The victims were mostly small banks, with women as managers. "Let's not turn this into a homicide," he'd say, and, being less inclined to heroics than men, the women complied. Later, in the getaway car, he'd set off "a can of WD-40 with a rubber band holding down the button." Why? To fog up the interior, removing all fingerprints. (Sometimes the getaway car was a small, stolen plane.) Good times!

Foolish? Not our Les. (His friends? Sometimes. "Wild Bill got caught at the Mexican border in a flame-red Cadillac Eldorado with the top down, a nineteen-year-old blonde hooker and a kilo of heroin in the A/C duct.") He was practical and thoughtful, and not really hooked on the thrill of crime: "It always seemed that when I ran out of plans, I'd start thinking of banks to rob.

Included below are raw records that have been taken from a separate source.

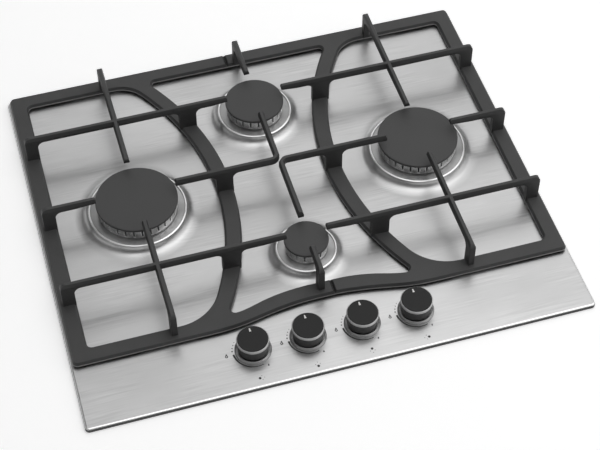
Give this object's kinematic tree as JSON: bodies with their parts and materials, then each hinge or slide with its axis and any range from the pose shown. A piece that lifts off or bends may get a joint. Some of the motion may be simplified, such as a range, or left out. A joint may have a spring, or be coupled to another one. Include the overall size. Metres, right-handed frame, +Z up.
{
  "type": "gas cooktop",
  "caption": "Built-in gas cooktop: brushed steel top, burners in a diamond, a row of front knobs and cast pan supports in halves.",
  "frame": {"origin": "centre of the top plate's outline in plan, on the underside of the bottom tray", "axes": "+X to the user's right, +Y away from the user, +Z up"},
  "size_m": [0.58, 0.495, 0.091],
  "materials": {
    "brushed_steel": "brushed along X",
    "seal_foam": "matt",
    "galvanised_sheet": "galvanised",
    "brass": "machined",
    "ceramic": "glazed",
    "probe_copper": "satin",
    "grey_plastic": "satin",
    "black_plastic": "matt",
    "rail_steel": "zinc plated",
    "pale_plastic": "matt",
    "zinc_screw": "zinc plated",
    "bright_steel": "satin",
    "cast_aluminium": "fine blasted",
    "cap_enamel": "matt enamel",
    "knob_plastic": "satin",
    "ring_chrome": "satin",
    "spindle_steel": "ground",
    "spring_steel": "bright",
    "pipe_aluminium": "drawn",
    "support_iron": "matt enamel",
    "foot_rubber": "matt",
    "lead_silicone": "satin"
  },
  "bodies": {
    "cooktop": {"top_plate": "brushed_steel", "rim_seal": "seal_foam", "bottom_tray": "galvanised_sheet", "injectors": "brass", "igniters": "ceramic", "thermocouples": "probe_copper", "knob_collars": "grey_plastic", "ignition_switches": "black_plastic", "gas_rail": "rail_steel", "inlet_elbow": "brass", "spark_generator": "pale_plastic", "terminal_block": "pale_plastic", "cable_gland": "black_plastic", "worktop_clamps": "galvanised_sheet", "clamp_screws": "zinc_screw", "spark_leads": "lead_silicone", "burner_cup_left": "bright_steel", "burner_cup_right": "bright_steel", "burner_cup_rear": "bright_steel", "burner_cup_front": "bright_steel", "tap_body_left": "brass", "tap_body_front": "brass", "tap_body_rear": "brass", "tap_body_right": "brass", "feed_pipe_left": "pipe_aluminium", "feed_pipe_front": "pipe_aluminium", "feed_pipe_rear": "pipe_aluminium", "feed_pipe_right": "pipe_aluminium"},
    "tap_left": {"tap_plug_left": "brass"},
    "knob_left": {"tap_spindle_left": "spindle_steel", "knob_left": "knob_plastic", "knob_ring_left": "ring_chrome", "tap_spring_left": "spring_steel"},
    "tap_front": {"tap_plug_front": "brass"},
    "knob_front": {"tap_spindle_front": "spindle_steel", "knob_front": "knob_plastic", "knob_ring_front": "ring_chrome", "tap_spring_front": "spring_steel"},
    "tap_rear": {"tap_plug_rear": "brass"},
    "knob_rear": {"tap_spindle_rear": "spindle_steel", "knob_rear": "knob_plastic", "knob_ring_rear": "ring_chrome", "tap_spring_rear": "spring_steel"},
    "tap_right": {"tap_plug_right": "brass"},
    "knob_right": {"tap_spindle_right": "spindle_steel", "knob_right": "knob_plastic", "knob_ring_right": "ring_chrome", "tap_spring_right": "spring_steel"},
    "head_left": {"burner_head_left": "cast_aluminium"},
    "cap_left": {"burner_cap_left": "cap_enamel"},
    "head_right": {"burner_head_right": "cast_aluminium"},
    "cap_right": {"burner_cap_right": "cap_enamel"},
    "head_rear": {"burner_head_rear": "cast_aluminium"},
    "cap_rear": {"burner_cap_rear": "cap_enamel"},
    "head_front": {"burner_head_front": "cast_aluminium"},
    "cap_front": {"burner_cap_front": "cap_enamel"},
    "support_left": {"pan_support_left": "support_iron", "support_feet_left": "foot_rubber"},
    "support_right": {"pan_support_right": "support_iron", "support_feet_right": "foot_rubber"}
  },
  "joints": [
    {"name": "tap_left_turn", "type": "hinge", "parent": "cooktop", "child": "tap_left", "pos_m": [-0.09375, -0.1975, 0.048], "axis": [0, 0, 1], "range_deg": [0, 205]},
    {"name": "knob_left_press", "type": "slide", "parent": "tap_left", "child": "knob_left", "axis": [0, 0, -1], "range_m": [0, 0.0035], "stiffness_N_per_m": 900, "springref_m": -0.0035, "deforming": ["tap_spring_left"]},
    {"name": "tap_front_turn", "type": "hinge", "parent": "cooktop", "child": "tap_front", "pos_m": [-0.03125, -0.1975, 0.048], "axis": [0, 0, 1], "range_deg": [0, 205]},
    {"name": "knob_front_press", "type": "slide", "parent": "tap_front", "child": "knob_front", "axis": [0, 0, -1], "range_m": [0, 0.0035], "stiffness_N_per_m": 900, "springref_m": -0.0035, "deforming": ["tap_spring_front"]},
    {"name": "tap_rear_turn", "type": "hinge", "parent": "cooktop", "child": "tap_rear", "pos_m": [0.03125, -0.1975, 0.048], "axis": [0, 0, 1], "range_deg": [0, 205]},
    {"name": "knob_rear_press", "type": "slide", "parent": "tap_rear", "child": "knob_rear", "axis": [0, 0, -1], "range_m": [0, 0.0035], "stiffness_N_per_m": 900, "springref_m": -0.0035, "deforming": ["tap_spring_rear"]},
    {"name": "tap_right_turn", "type": "hinge", "parent": "cooktop", "child": "tap_right", "pos_m": [0.09375, -0.1975, 0.048], "axis": [0, 0, 1], "range_deg": [0, 205]},
    {"name": "knob_right_press", "type": "slide", "parent": "tap_right", "child": "knob_right", "axis": [0, 0, -1], "range_m": [0, 0.0035], "stiffness_N_per_m": 900, "springref_m": -0.0035, "deforming": ["tap_spring_right"]},
    {"name": "head_left_lift", "type": "slide", "parent": "cooktop", "child": "head_left", "axis": [0, 0, 1], "range_m": [0, 0.004]},
    {"name": "cap_left_lift", "type": "slide", "parent": "head_left", "child": "cap_left", "axis": [0, 0, 1], "range_m": [0, 0.0045]},
    {"name": "head_right_lift", "type": "slide", "parent": "cooktop", "child": "head_right", "axis": [0, 0, 1], "range_m": [0, 0.004]},
    {"name": "cap_right_lift", "type": "slide", "parent": "head_right", "child": "cap_right", "axis": [0, 0, 1], "range_m": [0, 0.0045]},
    {"name": "head_rear_lift", "type": "slide", "parent": "cooktop", "child": "head_rear", "axis": [0, 0, 1], "range_m": [0, 0.004]},
    {"name": "cap_rear_lift", "type": "slide", "parent": "head_rear", "child": "cap_rear", "axis": [0, 0, 1], "range_m": [0, 0.0045]},
    {"name": "head_front_lift", "type": "slide", "parent": "cooktop", "child": "head_front", "axis": [0, 0, 1], "range_m": [0, 0.004]},
    {"name": "cap_front_lift", "type": "slide", "parent": "head_front", "child": "cap_front", "axis": [0, 0, 1], "range_m": [0, 0.0045]},
    {"name": "support_left_lift", "type": "slide", "parent": "cooktop", "child": "support_left", "axis": [0, 0, 1], "range_m": [0, 0.06]},
    {"name": "support_right_lift", "type": "slide", "parent": "cooktop", "child": "support_right", "axis": [0, 0, 1], "range_m": [0, 0.06]}
  ]
}
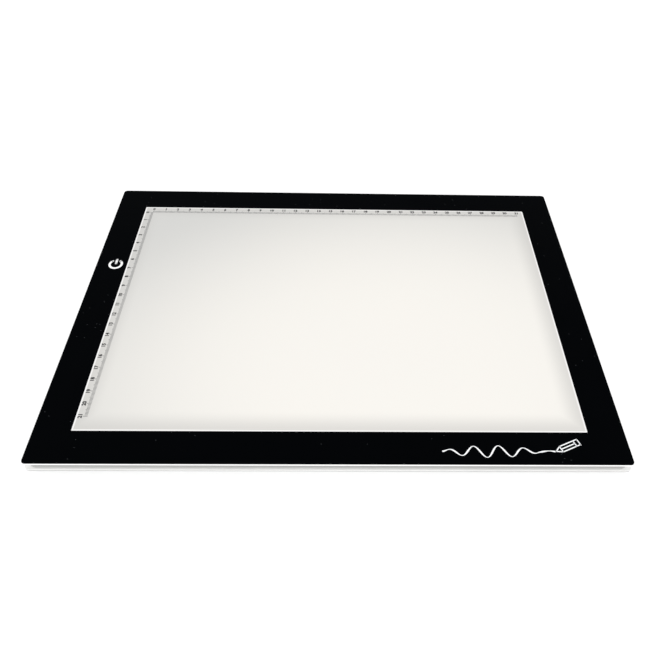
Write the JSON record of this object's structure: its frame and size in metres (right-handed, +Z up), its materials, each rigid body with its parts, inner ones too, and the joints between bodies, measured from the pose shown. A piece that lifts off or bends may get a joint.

Then, with a case of money, things would seem to just come together."

His third wife liked boats, and cruising the Caribbean in a big sailboat, and lazy travel on the Mississippi in a houseboat, and she wasn't freaked out by Rogge's occupation. Which makes for good reading, because the centerpiece of the book is a life right out of a Jimmy Buffett song.

Minor inconvenience: Rogge is arrested, tried, convicted.

Solution: Just before he's about to be transferred to prison, he just... walks out the door.

By now, Rogge's in Butch Cassidy territory -- whatever his crimes, he's a lot more interesting than the straights who want to lock him up. You will not be thrilled when, in 1990, he makes the FBI's "Most Wanted" list. But he thinks fast, moves faster.

Run, Les, run!

Oops. The inevitable occurs. "My trial was bullshit. Of course I was guilty, but they didn't play fair."

You can find Leslie Rogge now in a medium security prison in Beaumont, Texas. He's due to be released in 2047. If alive, he'll be 107.

There's no way to read this book and not think, as you close it, "What a waste of my tax dollars."